Extracted records start

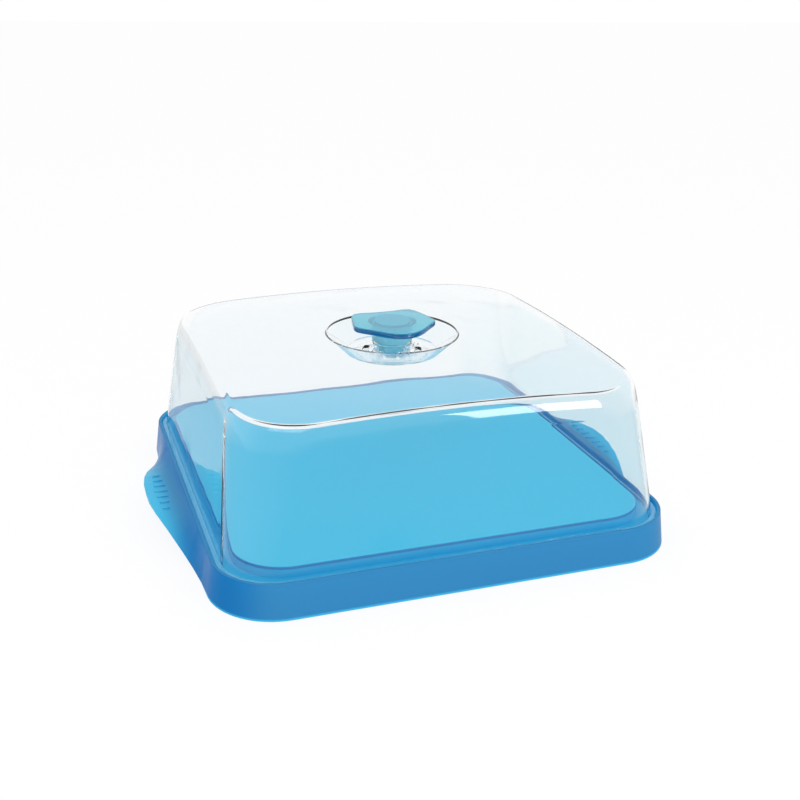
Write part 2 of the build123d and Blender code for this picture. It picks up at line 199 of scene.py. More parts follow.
def clear_san(name, look):
    """Injection-moulded styrene-acrylonitrile, untinted: glass-clear, with a mirror polish from the mould."""
    material = bpy.data.materials.new(name)
    material.use_nodes = True
    tree = material.node_tree
    tree.nodes.clear()
    gloss, normal = moulded_surface(tree, look.roughness, look.ripple, look.ripple_length)
    plastic = add_node(tree, "ShaderNodeBsdfPrincipled",
                       values={"Base Color": WHITE, "IOR": SAN_IOR, "Transmission Weight": 1.0},
                       links={"Roughness": gloss, "Normal": normal})
    # In the photograph the upright walls mirror only part of what is round them, the right-hand one more.
    # The light that passes them instead carries a painted reflection of the blue tray, stronger on the
    # right-hand wall.
    place = add_node(tree, "ShaderNodeTexCoord")
    slope = add_node(tree, "ShaderNodeSeparateXYZ", links={"Vector": place.outputs["Normal"]})
    steep = add_node(tree, "ShaderNodeMath", settings={"operation": "ABSOLUTE"}, links={0: slope.outputs["Z"]})
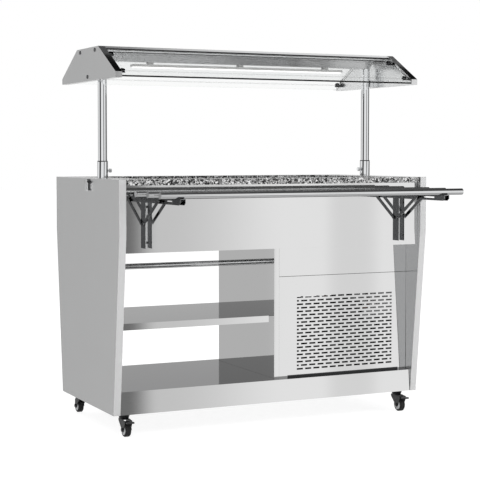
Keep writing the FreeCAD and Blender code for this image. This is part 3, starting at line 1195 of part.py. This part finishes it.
def build():
    end_panels()
    aprons()
    stone_top()
    well()
    refrigerant_lines()
    base()
    shelf_and_partition()
    machine_panels()
    condenser()
    fan()
    compressor()
    controls()
    drain()
    post_sockets()
    thumb_screws()
    posts()
    hood_ends()
    hood_cap()
    glass()
    lamp()
    tray_slides()
    latch()
    castors()


build()
os.makedirs("parts", exist_ok=True)
for piece, shape in PIECES.items():
    shape.exportStep("parts/" + piece + ".step")
print(len(PIECES), "sub-parts; shifted by", round(ORIGIN_X, 3), round(ORIGIN_Y, 3))
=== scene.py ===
"""Looks of the mobile salad bar: finishes, small fasteners and seals, light and camera.

The solids come packed in metres, +Z up, the customer side facing -Y.
"""
import math

import bmesh
import bpy
from mathutils import Matrix, Vector

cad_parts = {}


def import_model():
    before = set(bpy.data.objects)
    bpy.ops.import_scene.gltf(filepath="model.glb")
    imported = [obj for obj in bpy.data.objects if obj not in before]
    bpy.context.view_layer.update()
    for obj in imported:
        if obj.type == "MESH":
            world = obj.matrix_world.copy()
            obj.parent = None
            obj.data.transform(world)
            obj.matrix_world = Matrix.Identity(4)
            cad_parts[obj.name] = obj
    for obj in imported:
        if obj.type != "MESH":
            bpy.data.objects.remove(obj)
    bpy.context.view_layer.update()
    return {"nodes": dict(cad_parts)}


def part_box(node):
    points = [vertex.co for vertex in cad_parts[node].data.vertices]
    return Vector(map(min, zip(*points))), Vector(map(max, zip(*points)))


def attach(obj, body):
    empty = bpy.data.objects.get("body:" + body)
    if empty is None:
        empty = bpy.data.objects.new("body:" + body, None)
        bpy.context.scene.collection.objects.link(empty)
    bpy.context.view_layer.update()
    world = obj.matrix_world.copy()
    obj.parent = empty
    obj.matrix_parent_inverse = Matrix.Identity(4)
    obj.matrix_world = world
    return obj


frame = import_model()
nodes = frame["nodes"]

# ---- places and sizes that repeat the solids', in metres ---------------------------------------
SHIFT = Vector((0.0062, 0.1325, 0.0))      # the cabinet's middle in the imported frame
BRACKET_X = 0.495
APRON_Y = 0.315
LEG_WEB = 0.002
LEG_SCREWS_Z = (0.664, 0.784)
HOOD_END_X = 0.592
HOOD_SCREWS = ((-0.078, 1.320), (0.078, 1.320), (0.0, 1.231))      # (y, z) on an end plate
CONTROL = Vector((0.330, 0.241, 0.575))
CONTROL_SCREW_X, CONTROL_SCREW_Z = 0.087, 0.025                    # from the plate's middle
POST_X = 0.537
POST_R = 0.016
SOCKET_TOP = 0.934
CAP_X = 0.5675
# x span of the dark strip that paints shade in the gap under the vent panel
VENT_GAP_SHADE_X = (0.072, 0.541)
HUB_R = 0.0179

# ---- sizes of the fasteners, seals and painted-shade strips, in metres -------------------------
LEG_HEAD = (0.0045, 0.0024)                # radius and height
HOOD_HEAD = (0.0068, 0.003)
CONTROL_HEAD = (0.003, 0.0016)
HEAD_PROFILE = ((1, 0), (1, 0.35), (0.86, 0.75), (0.55, 1))        # shares of radius and height
HEAD_STEPS = 20
RECESS_R = (0.0008, 0.0007)                # at the mouth and at the floor
RECESS_FLOOR = 0.4                         # share of the head's height
SEAL_R = 0.0013
SEAL_GAP = 0.0002
SEAL_TURNS, SEAL_SIDES = 48, 8
GASKET_AND_LIP_SHADE = ((-0.1120, 1.3250), (-0.1132, 1.3246), (-0.1146, 1.3206), (-0.1134, 1.3197),
          (-0.1120, 1.3219))               # (y, z) at the front pane; a black gasket that also paints the shadow line under the cap's lip
# outline (y, z) of the dark strip that paints shade in the gap under the vent panel
VENT_GAP_SHADE = ((-0.2365, 0.1571), (-0.2345, 0.1571), (-0.2345, 0.1655), (-0.2365, 0.1655))

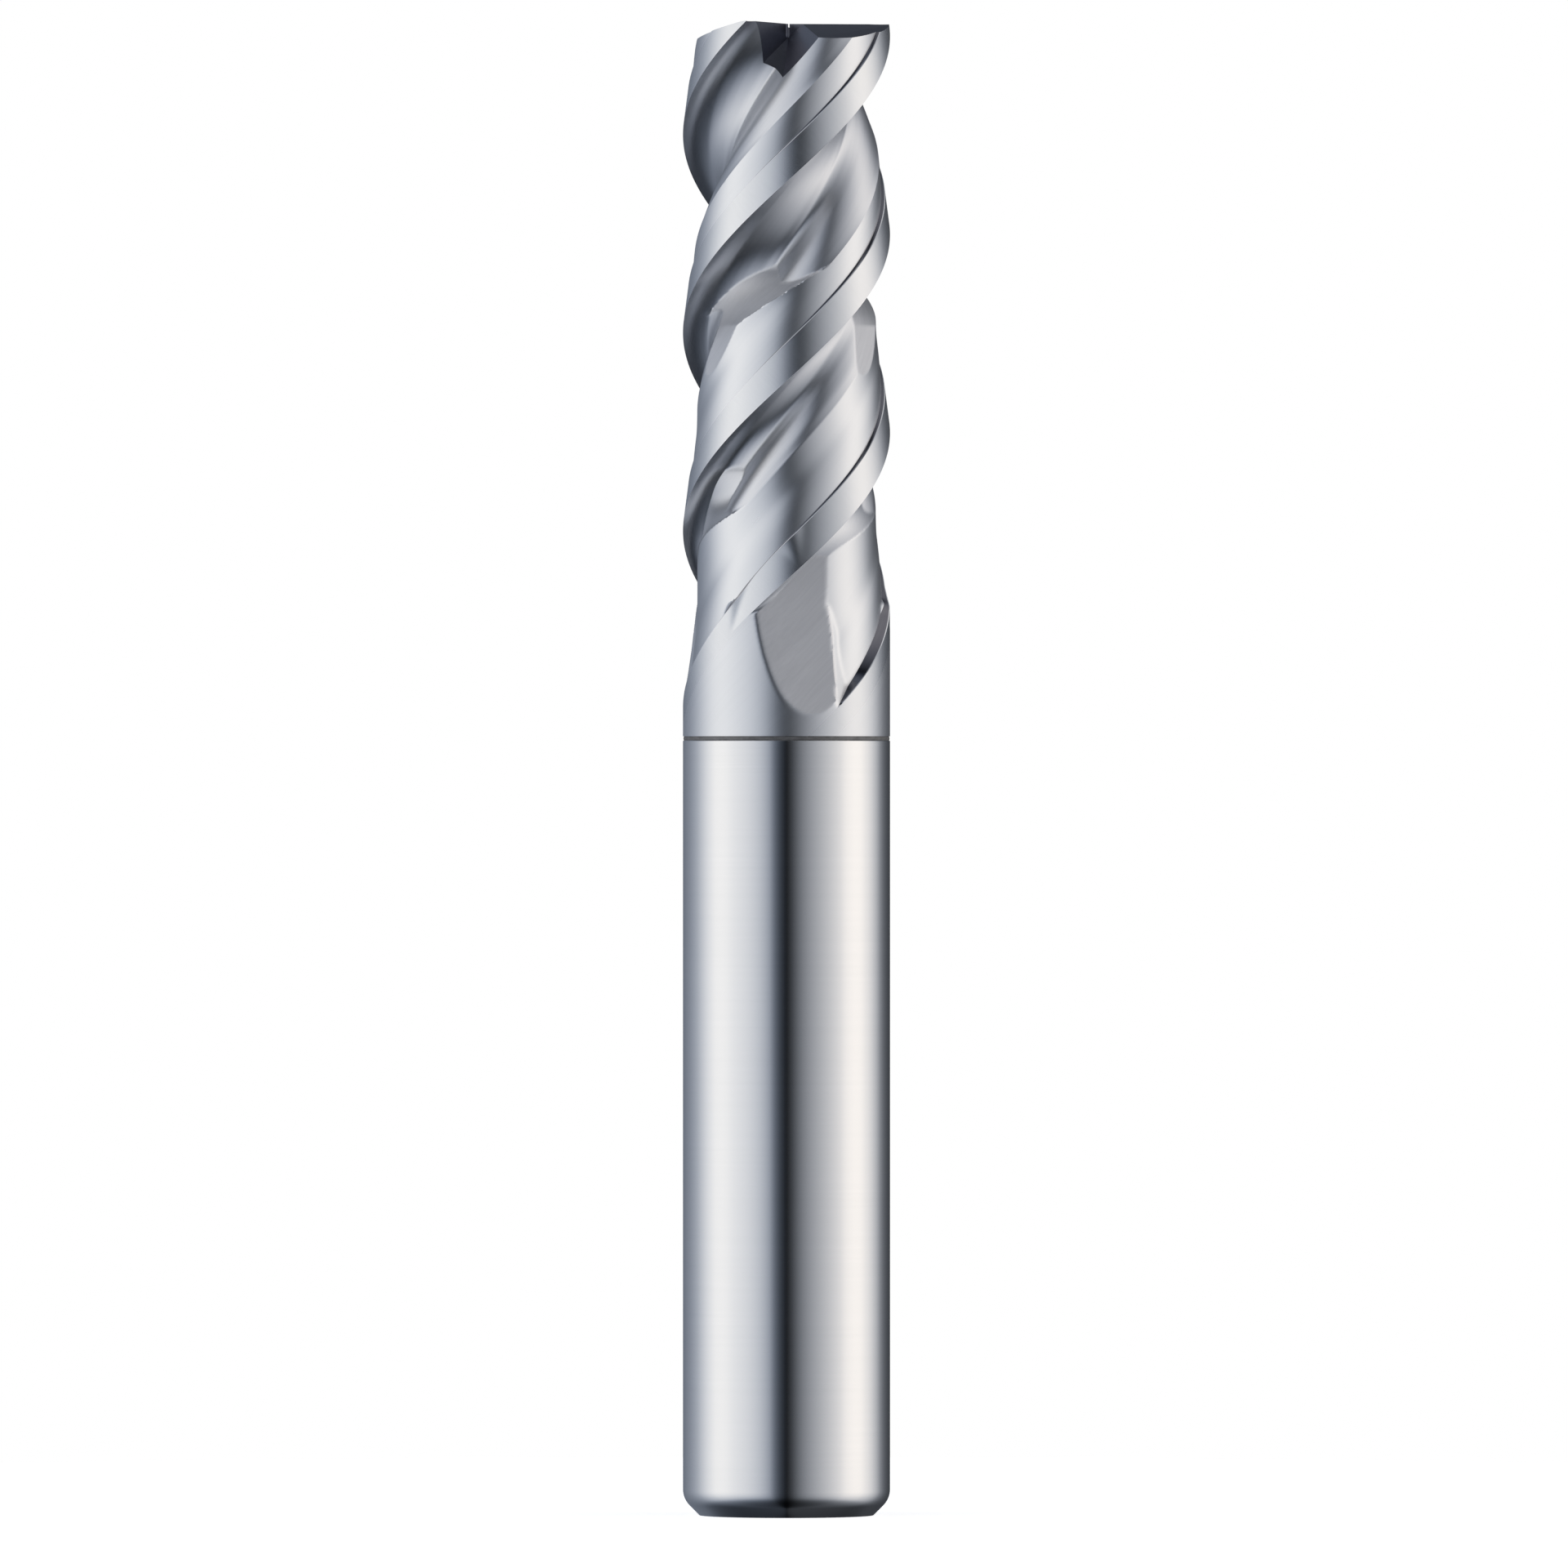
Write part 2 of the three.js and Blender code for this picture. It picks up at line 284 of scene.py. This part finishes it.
def tooth_distance(back, height):
    """Distance of the surface behind a cutting edge before fluting."""
    azimuth = edge_azimuth(0, height) - back
    relieved = 1 - LAND_RELIEF * back
    flat = plane_distance(RELIEF_END_DISTANCE, azimuth - RELIEF_END_FACING)
    ended = np.minimum(1, np.maximum(relieved, flat))
    above_end = smoothstep(
        azimuth, RELIEF_END_START - RELIEF_BLEND, RELIEF_END_START + RELIEF_BLEND
    )
    land = ended + (relieved - ended) * above_end
    rim = rim_distance(CLEARANCE_RIM, clearance_rim, 0, -back, height)
    cleared = np.minimum(1, np.maximum(1 - back_drop(back), rim))
    return np.where(back <= step_top(height) + ROUNDING_ERROR, land, cleared)


def head_surface(tooth, ahead, height):
    """Distance of the finished surface, and which cut made it."""
    blank = tooth_distance(PITCH - ahead, height)
    floor = shallow_floor(ahead - max(0.0, SHALLOW_RIM.facet_top - height) * TURN)
    rim = rim_distance(SHALLOW_RIM, shallow_rim, tooth, ahead, height)
    low_floor = deep_floor(ahead - max(0.0, DEEP_RIM.facet_top - height) * TURN)
    low_rim = rim_distance(DEEP_RIM, deep_rim, tooth, ahead, height)
    shallow = np.maximum(floor, rim)
    deep = np.maximum(low_floor, low_rim)
    distance = np.minimum(blank, np.minimum(shallow, deep))
    made_by = np.select(
        [blank <= distance, shallow <= distance],
        [BLANK, np.where(rim > floor, SHALLOW_FACET, SHALLOW_CUT)],
        np.where(low_rim > low_floor, DEEP_FACET, DEEP_CUT),
    )
    return distance, made_by


def onto_creases(tooth, ahead, height):
    """The same points, with the nearest one moved onto each crease between two cuts."""
    _, made_by = head_surface(tooth, ahead, height)
    for i in np.nonzero(np.diff(made_by))[0]:
        if 0 < i < len(ahead) - 2:
            fine = np.linspace(ahead[i], ahead[i + 1], CREASE_SAMPLES)
            _, fine_made_by = head_surface(tooth, fine, height)
            crease = fine[np.argmax(fine_made_by != fine_made_by[0])]
            nearest = i if crease - ahead[i] < ahead[i + 1] - crease else i + 1
            ahead[nearest] = crease
    return ahead


def floor_finish(made_by, height):
    """Finish of each point between the rake face and the foot of the step."""
    shallow_facet = (made_by == SHALLOW_FACET) & (height <= SHALLOW_RIM.facet_top)
    finish = np.where(shallow_facet | (made_by == DEEP_FACET), FACET, FLUTE)
    finish[made_by == BLANK] = CLEARANCE
    return finish


def section(tooth, height):
    """One tooth's share of a cross-section: degrees ahead, distances and a finish per span."""
    top = PITCH - step_top(height)
    foot = PITCH - step_foot(height)
    floor = onto_creases(tooth, np.linspace(RAKE_END, foot, FLOOR_POINTS), height)
    floor_distance, made_by = head_surface(tooth, floor, height)
    depth = 1 - floor_distance[0]
    share = np.linspace(0, 1, RAKE_POINTS, endpoint=False)
    hook = min(1.0, depth / HOOK_DEPTH) * HOOK * np.sin(np.pi * share)
    rake = floor[0] * share * share - hook
    rake_distance = 1 - depth * share
    land = np.linspace(top, PITCH, LAND_POINTS, endpoint=False)
    land_distance = tooth_distance(PITCH - land, height)
    step_depth = land_distance[0] - floor_distance[-1]
    heel = top - min(HEEL_WIDTH, (top - foot) / 2)
    heel_distance = land_distance[0] - min(HEEL_DROP, HEEL_SHARE_OF_STEP * step_depth)
    rake_finish = FLUTE if depth > LEAST_RAKE else LAND
    # A deep enough step gets the near-black painted shade; a shallower one stays shiny like the land.
    step_finish = STEP if step_depth > LEAST_STEP else LAND
    return (
        np.concatenate([rake, floor, [heel], land]),
        np.concatenate([rake_distance, floor_distance, [heel_distance], land_distance]),
        np.concatenate([
            np.full(RAKE_POINTS, rake_finish),
            floor_finish(made_by, height)[:-1],
            [step_finish, LAND],
            np.full(LAND_POINTS, LAND),
        ]),
    )


def head_ring(height):
    """Points of a whole cross-section of the head, with a finish for each span."""
    points, finishes = [], []
    for tooth in range(TEETH):
        ahead, distance, finish = section(tooth, height)
        angle = np.radians(edge_azimuth(tooth, height) + ahead)
        x = RADIUS * distance * np.sin(angle)
        y = -RADIUS * distance * np.cos(angle)
        points.append(np.stack([x, y, np.full_like(x, height)], axis=1))
        finishes.append(finish)
    return np.concatenate(points), np.concatenate(finishes)


def round_ring(like, radius, height):
    """A circle with as many points as another ring, starting at the same azimuth."""
    start = math.atan2(like[0, 0], -like[0, 1])
    angle = np.linspace(start, start + 2 * math.pi, len(like), endpoint=False)
    x = radius * np.sin(angle)
    y = -radius * np.cos(angle)
    return np.stack([x, y, np.full_like(x, height)], axis=1)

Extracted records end

The exercise →
From the material above, gather all lines that include the string "code" and copy them.

Response for this exercise →
Write part 2 of the build123d and Blender code for this picture. It picks up at line 199 of scene.py. More parts follow.
Keep writing the FreeCAD and Blender code for this image. This is part 3, starting at line 1195 of part.py. This part finishes it.
Write part 2 of the three.js and Blender code for this picture. It picks up at line 284 of scene.py. This part finishes it.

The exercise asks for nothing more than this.